### EXERCISE AIM
Give a verbatim quotation of every record.

### Structured object records
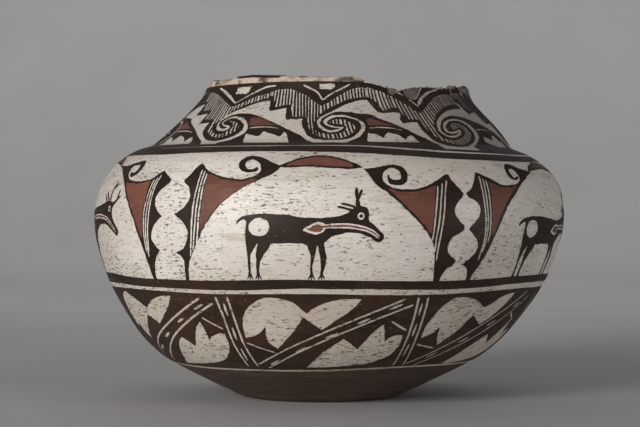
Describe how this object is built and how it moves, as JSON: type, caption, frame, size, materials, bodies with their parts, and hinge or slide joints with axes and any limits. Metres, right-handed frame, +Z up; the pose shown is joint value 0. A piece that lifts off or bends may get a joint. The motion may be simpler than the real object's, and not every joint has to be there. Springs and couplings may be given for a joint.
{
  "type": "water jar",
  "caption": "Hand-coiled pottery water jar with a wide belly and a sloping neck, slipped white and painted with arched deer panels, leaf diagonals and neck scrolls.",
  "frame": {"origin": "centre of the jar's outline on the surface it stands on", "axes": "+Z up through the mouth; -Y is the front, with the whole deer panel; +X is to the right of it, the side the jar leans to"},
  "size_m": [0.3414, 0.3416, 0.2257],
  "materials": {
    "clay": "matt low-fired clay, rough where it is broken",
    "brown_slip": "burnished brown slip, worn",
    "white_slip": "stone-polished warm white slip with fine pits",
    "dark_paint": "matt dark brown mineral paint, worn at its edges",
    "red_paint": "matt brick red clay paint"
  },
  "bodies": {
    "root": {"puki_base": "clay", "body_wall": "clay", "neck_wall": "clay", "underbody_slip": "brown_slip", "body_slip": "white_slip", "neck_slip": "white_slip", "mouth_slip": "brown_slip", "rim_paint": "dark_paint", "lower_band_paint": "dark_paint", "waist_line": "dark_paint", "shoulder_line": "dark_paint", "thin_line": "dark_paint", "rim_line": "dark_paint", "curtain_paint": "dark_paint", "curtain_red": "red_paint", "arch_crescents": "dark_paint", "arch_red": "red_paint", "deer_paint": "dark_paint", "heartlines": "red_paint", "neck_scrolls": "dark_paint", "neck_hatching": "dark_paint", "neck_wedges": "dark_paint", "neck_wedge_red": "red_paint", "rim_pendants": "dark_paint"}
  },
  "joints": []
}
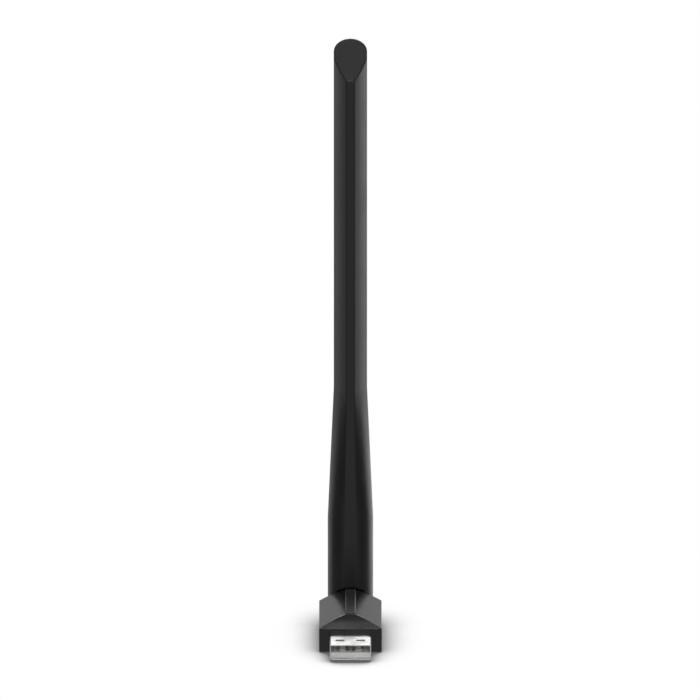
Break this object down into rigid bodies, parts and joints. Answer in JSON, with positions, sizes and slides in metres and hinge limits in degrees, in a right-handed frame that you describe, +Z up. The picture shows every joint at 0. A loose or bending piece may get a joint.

### CORRECT RESPONSE
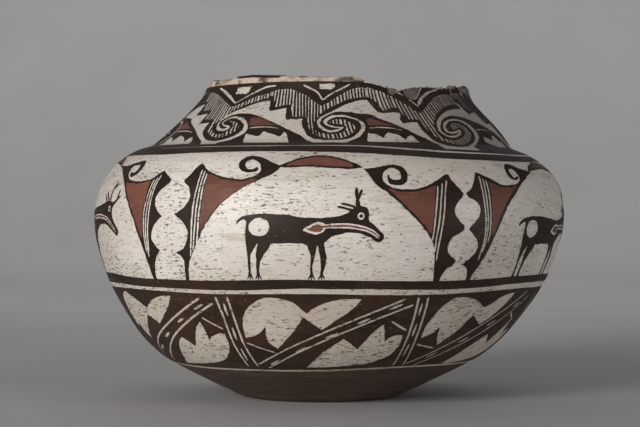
Describe how this object is built and how it moves, as JSON: type, caption, frame, size, materials, bodies with their parts, and hinge or slide joints with axes and any limits. Metres, right-handed frame, +Z up; the pose shown is joint value 0. A piece that lifts off or bends may get a joint. The motion may be simpler than the real object's, and not every joint has to be there. Springs and couplings may be given for a joint.
{
  "type": "water jar",
  "caption": "Hand-coiled pottery water jar with a wide belly and a sloping neck, slipped white and painted with arched deer panels, leaf diagonals and neck scrolls.",
  "frame": {"origin": "centre of the jar's outline on the surface it stands on", "axes": "+Z up through the mouth; -Y is the front, with the whole deer panel; +X is to the right of it, the side the jar leans to"},
  "size_m": [0.3414, 0.3416, 0.2257],
  "materials": {
    "clay": "matt low-fired clay, rough where it is broken",
    "brown_slip": "burnished brown slip, worn",
    "white_slip": "stone-polished warm white slip with fine pits",
    "dark_paint": "matt dark brown mineral paint, worn at its edges",
    "red_paint": "matt brick red clay paint"
  },
  "bodies": {
    "root": {"puki_base": "clay", "body_wall": "clay", "neck_wall": "clay", "underbody_slip": "brown_slip", "body_slip": "white_slip", "neck_slip": "white_slip", "mouth_slip": "brown_slip", "rim_paint": "dark_paint", "lower_band_paint": "dark_paint", "waist_line": "dark_paint", "shoulder_line": "dark_paint", "thin_line": "dark_paint", "rim_line": "dark_paint", "curtain_paint": "dark_paint", "curtain_red": "red_paint", "arch_crescents": "dark_paint", "arch_red": "red_paint", "deer_paint": "dark_paint", "heartlines": "red_paint", "neck_scrolls": "dark_paint", "neck_hatching": "dark_paint", "neck_wedges": "dark_paint", "neck_wedge_red": "red_paint", "rim_pendants": "dark_paint"}
  },
  "joints": []
}
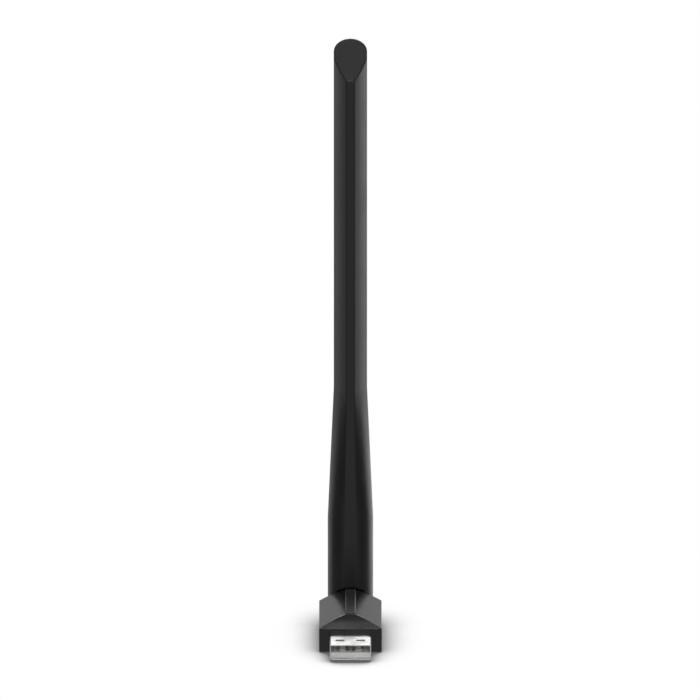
Break this object down into rigid bodies, parts and joints. Answer in JSON, with positions, sizes and slides in metres and hinge limits in degrees, in a right-handed frame that you describe, +Z up. The picture shows every joint at 0. A loose or bending piece may get a joint.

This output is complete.